The minute there were terrorist attacks after the ’67 War, you have famous rabbanim saying, you see, it wasn’t a miracle, we’re still suffering.  The suffering continues — not considering for a second that every time the suffering continues, it’s only because we believe that the suffering will continue.  We will carry around our negative experiences from our childhood, we carry around the negative self-perceptions we have, we carry around all the limitations we had as kids — we do not accept it and Tu b’Av, the Yom Kippur, is a day when we accept there’s so much good, there’s so many possibilities, there’s so much that is wonderful and exciting and dynamic and enriching and fabulous and lovely and beautiful and challenging. There’s so much that, you know what, the suffering is over, that’s the only way to prepare for a Rosh Hashana/Yom Kippur, it’s the only way to prepare to get out of the Tisha b’Av. 

It’s the only way.  And just think about the people who built the State of Israel after the Holocaust; Holocaust survivors going, draining swamps, Holocaust survivors going to this country surrounded by hundreds of millions of Arabs and fighting a war with a Davidka that could fire screws and nails, but no bullets and just make a scary noise?  So all these incredible things that were fought by people who said, you know what, the suffering is over. 

So, yeah, there may be religious issues with saying, never again, as if we are the ones in charge, but to say never again, the suffering is over, and now we’re going to live a life of possibility, that’s a huge madreiga, that’s a huge level, a very high level.  How often do our kids have a negative experience and then they work it out, but they’re still hesitant, they’re still nervous?  Isn’t it a tough adjustment to say, for them to accept the suffering is over?  That’s Tu b’Av, and that is as significant, if not more significant, than Yom Kippur, because Yom Kippur‘s in the Torah, this is something we did on our own. 

On our own we said we are so excited about accepting that the suffering is over, we are going to make a yom yov, a festival, as important as Yom Kippur.

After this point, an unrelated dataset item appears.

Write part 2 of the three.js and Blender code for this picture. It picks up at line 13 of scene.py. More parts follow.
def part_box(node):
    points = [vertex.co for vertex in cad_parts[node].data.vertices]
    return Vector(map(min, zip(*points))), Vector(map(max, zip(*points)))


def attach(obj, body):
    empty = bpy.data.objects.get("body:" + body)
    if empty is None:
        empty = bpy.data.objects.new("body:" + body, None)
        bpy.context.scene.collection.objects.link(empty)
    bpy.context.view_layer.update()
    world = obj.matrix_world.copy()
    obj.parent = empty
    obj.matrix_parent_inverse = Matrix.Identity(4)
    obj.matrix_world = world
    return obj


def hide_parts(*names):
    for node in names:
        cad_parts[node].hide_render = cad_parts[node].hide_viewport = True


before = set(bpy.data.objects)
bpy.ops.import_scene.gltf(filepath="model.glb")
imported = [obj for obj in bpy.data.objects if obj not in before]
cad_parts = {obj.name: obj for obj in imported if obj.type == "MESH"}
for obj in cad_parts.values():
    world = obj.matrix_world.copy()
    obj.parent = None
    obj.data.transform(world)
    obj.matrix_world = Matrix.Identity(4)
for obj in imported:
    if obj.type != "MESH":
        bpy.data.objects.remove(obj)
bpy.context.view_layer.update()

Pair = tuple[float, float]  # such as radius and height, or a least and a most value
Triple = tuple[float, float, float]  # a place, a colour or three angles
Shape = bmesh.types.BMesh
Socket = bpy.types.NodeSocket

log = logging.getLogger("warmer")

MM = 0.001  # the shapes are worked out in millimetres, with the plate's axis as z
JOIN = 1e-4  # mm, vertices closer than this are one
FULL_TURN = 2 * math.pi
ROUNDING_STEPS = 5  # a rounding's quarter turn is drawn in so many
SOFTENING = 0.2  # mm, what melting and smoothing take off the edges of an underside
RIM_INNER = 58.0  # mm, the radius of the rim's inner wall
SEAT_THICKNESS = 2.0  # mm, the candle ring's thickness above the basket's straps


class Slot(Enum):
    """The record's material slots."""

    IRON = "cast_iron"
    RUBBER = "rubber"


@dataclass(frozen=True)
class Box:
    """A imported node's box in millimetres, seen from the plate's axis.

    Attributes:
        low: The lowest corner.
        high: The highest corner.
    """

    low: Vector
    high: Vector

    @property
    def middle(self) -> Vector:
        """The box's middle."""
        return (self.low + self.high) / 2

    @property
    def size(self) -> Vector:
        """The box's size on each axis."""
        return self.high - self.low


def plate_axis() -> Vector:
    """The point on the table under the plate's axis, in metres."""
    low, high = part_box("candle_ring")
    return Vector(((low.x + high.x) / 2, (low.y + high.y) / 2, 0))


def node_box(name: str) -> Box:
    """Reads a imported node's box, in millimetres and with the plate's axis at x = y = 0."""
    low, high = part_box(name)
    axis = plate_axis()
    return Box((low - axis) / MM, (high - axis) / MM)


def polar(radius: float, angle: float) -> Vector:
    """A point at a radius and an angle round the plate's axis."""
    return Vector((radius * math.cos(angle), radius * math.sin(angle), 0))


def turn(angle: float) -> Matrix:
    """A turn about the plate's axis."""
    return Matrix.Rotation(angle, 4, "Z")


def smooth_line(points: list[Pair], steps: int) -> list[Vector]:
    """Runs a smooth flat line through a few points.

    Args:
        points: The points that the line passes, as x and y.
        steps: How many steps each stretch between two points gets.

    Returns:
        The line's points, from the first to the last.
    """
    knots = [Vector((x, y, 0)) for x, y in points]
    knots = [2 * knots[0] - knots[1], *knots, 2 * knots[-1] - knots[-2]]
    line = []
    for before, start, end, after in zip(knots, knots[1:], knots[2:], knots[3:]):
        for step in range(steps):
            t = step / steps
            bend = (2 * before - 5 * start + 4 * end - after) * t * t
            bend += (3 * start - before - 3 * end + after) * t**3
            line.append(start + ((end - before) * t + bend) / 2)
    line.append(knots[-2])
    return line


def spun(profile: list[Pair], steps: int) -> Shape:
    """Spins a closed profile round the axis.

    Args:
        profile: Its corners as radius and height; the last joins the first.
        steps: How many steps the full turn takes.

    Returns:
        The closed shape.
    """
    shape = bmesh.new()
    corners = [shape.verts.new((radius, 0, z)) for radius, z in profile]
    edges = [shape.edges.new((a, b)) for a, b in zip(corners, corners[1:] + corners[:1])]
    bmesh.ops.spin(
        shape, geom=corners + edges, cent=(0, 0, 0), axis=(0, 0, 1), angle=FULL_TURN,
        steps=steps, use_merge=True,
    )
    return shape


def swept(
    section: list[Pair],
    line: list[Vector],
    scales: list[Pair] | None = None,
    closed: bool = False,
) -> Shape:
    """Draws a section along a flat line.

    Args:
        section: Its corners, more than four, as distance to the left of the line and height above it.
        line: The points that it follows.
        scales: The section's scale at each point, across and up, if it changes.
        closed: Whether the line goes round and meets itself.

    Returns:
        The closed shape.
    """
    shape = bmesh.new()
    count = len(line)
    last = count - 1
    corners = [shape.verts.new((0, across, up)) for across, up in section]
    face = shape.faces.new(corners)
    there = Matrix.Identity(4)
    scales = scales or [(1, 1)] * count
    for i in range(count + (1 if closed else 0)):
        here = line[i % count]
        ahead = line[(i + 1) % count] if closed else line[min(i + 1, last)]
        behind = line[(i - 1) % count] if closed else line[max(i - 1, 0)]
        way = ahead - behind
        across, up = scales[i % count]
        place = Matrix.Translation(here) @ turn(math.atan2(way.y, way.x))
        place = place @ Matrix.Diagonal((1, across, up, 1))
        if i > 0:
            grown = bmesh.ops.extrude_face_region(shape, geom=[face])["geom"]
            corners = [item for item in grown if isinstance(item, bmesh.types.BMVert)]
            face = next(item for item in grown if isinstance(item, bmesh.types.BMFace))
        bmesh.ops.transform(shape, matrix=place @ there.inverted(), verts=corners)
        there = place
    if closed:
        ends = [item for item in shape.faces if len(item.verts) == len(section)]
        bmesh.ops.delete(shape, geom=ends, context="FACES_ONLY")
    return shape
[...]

What a statement of the Jewish people that is — what a statement.  And so his approach is, you want to get out of exile, you want to get out of Tisha b’Av, you want to start preparing for Rosh Hashana/Yom Kippur?  The only way to do it is to say, okay, the bad is over.  And by the way, this appears numerous times in Halacha as well, that you have to accept that your suffering is over in order to prepare for the future.

Why do you read Parshas Bechukosai with the rebuke, the tochacha in Parshas Bechukosai two weeks before Shavuos?  Because Shavuos is like a Rosh Hashana.  So you want all the rebuke, all the curses, to end before the New Year, because you can’t have this experience of a New Year unless you say the bad stuff is over.  Why do you read Parshas Ki Savo with its curses and its rebuke two weeks before Rosh Hashana?  Keday she tichle ha’shana v’kol noseha. To say, you know what, the bad stuff is over, it’s the only way to prepare for a Rosh Hashana — with a sense all the bad stuff is over. 

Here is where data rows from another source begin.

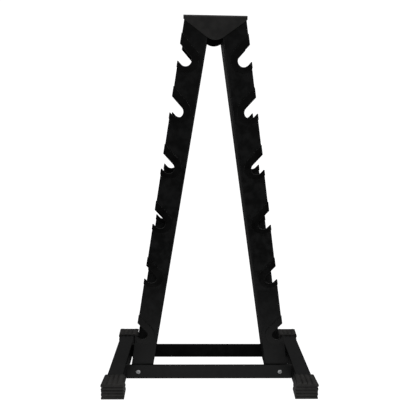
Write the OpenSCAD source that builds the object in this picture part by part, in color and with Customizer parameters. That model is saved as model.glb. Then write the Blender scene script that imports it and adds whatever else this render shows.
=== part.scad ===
/* [Overall] */
// Height of the finished rack, floor to the top of the cap
overall_h = 1103.5; // [1100:0.5:1120]
// Width across the foot caps
overall_w = 658; // [654:1:700]
// Depth of the base, front foot cap to rear foot cap
overall_d = 319; // [300:1:360]

/* [Uprights] */
// Sideways distance from the centre to an upright's outer edge at floor level
upright_foot_x = 261.8; // [258:0.2:262]
// Sideways lean of an upright for each millimetre of height
lean_run = 0.164; // [0.16:0.001:0.166]
// Level width of an upright's front and rear flange
flange_w = 70.2; // [66:0.1:72]
// Outside depth of the folded channel, front flange to rear flange
channel_d = 114; // [100:1:124]
// Thickness of the folded steel sheet
sheet_t = 2; // [1.5:0.5:2.5]
// Outside radius of a sheet bend
bend_r = 4; // [3:0.5:5]
// Gap between the channel's lower end and the floor
upright_foot_gap = 6; // [4:1:10]

/* [Dumbbell seats] */
// Height of the lowest seat's centre
seat_1_z = 161; // [150:1:170]
// Rise from the first seat to the second
rise_1 = 194; // [150:0.5:195]
// Rise from the second seat to the third
rise_2 = 175.5; // [150:0.5:180]
// Rise from the third seat to the fourth
rise_3 = 165.5; // [150:0.5:170]
// Rise from the fourth seat to the fifth
rise_4 = 157.5; // [140:0.5:160]
// Rise from the fifth seat to the sixth
rise_5 = 136.5; // [125:0.5:138]
// Radius of the finished round seat, inside its liner
seat_r = 16.4; // [13:0.1:17]
// Level distance from an upright's outer edge to the seat's centre
seat_inset = 20.2; // [19:0.1:23]
// Slope of the slot that leads down to the seat, in degrees above level
slot_angle = 48; // [46:0.5:50]

/* [Seat liners] */
// Thickness of the liner's wall inside the notch
liner_wall = 2; // [1.5:0.1:2.5]
// Thickness of the liner's plates on each side of the flange
liner_plate = 1.8; // [1.2:0.1:2.2]
// Width of the plate above the slot
liner_band_top = 22; // [18:0.5:24]
// Width of the plate below the slot
liner_band_low = 14; // [12:0.5:16]
// How far the liner stands out past the flange's outer edge
liner_rim = 1.5; // [1:0.1:3]

/* [Top cap] */
// Width of the folded cap
cap_w = 170; // [168:0.5:172]
// Height of the cap's straight sides
cap_side_h = 11; // [8:1:14]
// Height of the cap's apron, top to the rounded tip
apron_h = 62; // [56:0.5:66]
// Radius of the apron's tip
apron_tip_r = 38; // [20:1:42]
// Outside radius of the bends along the cap's front and rear edges
cap_bend_r = 6; // [4:0.5:8]

/* [Base] */
// Width and height of the square side tubes
tube_w = 50; // [48:1:50]
// Wall of the side tubes
tube_wall = 2; // [1.5:0.5:3]
// Outside corner radius of the side tubes
tube_r = 3; // [3:0.5:5]
// Height of the tubes and rails above the floor
base_lift = 3.5; // [3:0.5:4]
// Thickness of the flat front and rear rails
rail_t = 4; // [3:0.5:6]

/* [Foot caps] */
// Width of a foot cap
foot_w = 67; // [64:0.5:68]
// Height of a foot cap
foot_h = 58; // [57:0.5:59]
// Length of a foot cap along the tube
foot_l = 45; // [40:1:52]
// Thickness of a foot cap's closed end
foot_end_t = 5; // [4:0.5:7]
// Distance between neighbouring ribs
rib_pitch = 15; // [13:0.5:15]
// Distance between neighbouring ribs on the closed end
end_rib_pitch = 11; // [10:0.5:11.5]

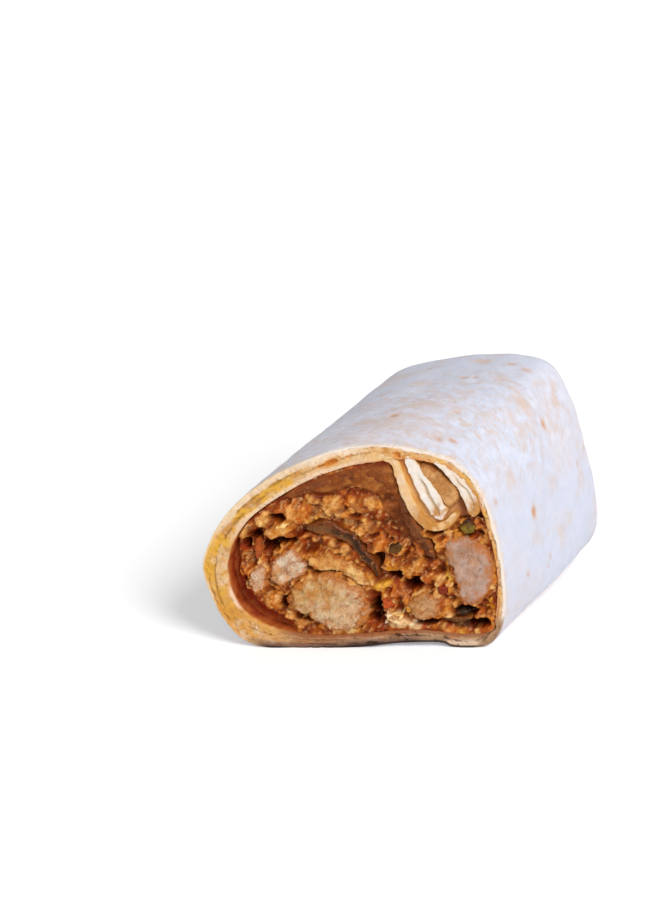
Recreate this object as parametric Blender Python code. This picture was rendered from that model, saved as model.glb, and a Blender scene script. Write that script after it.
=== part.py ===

Well, you know, the only reason there’s bad stuff is because we’re so bad and we’re so evil, we don’t do this well and this and I do so many aveiros — then that person doesn’t really believe the curses are over, but if I can accept the curses are over, then maybe I can accept that my negative or destructive behaviors, or limiting behaviors, are over as well.  That’s the only way to approach.  Well, I’m going to work on one thing — it means I’m carrying all the negative, but I’ll work on one thing.  But to say the bad stuff, it’s over, what an incredible approach — post churban. That’s so incredible.  If you think about in bentching, who composed the bracha of rachem na, have compassion on us, vna al tatzicheinu, please, G-d, don’t make us ever need to borrow money or to receive gifts, please G-d — who composed that blessing?  David and Shlomo at the peak of the malchus, of the royal reign.  And who composed the final bracha of bentching, hatov ve’hameitiv, who is good and makes things better?  The people who survived Beitar.  It’s incredible.  There’s a suffering, there’s hope, there’s a future

And the Chofetz Chaim explains that we’re so powerful that these people who were crushed, made a conscious decision not to focus on the negative, but to focus on the possibilities — that’s why you have all the harachamans after al yechasreinu, because you’re on such a high level of being able to see that it’s only good from now on, G-d says, you can ask Me for whatever you want.  It’s a ha’rachaman, harachaman hu yifarneseinu bechavod, give us parnassa.  That’s why you have all those prayers, because G-d says, I like you guys.  You’re able to say suffering’s over, I like you a lot.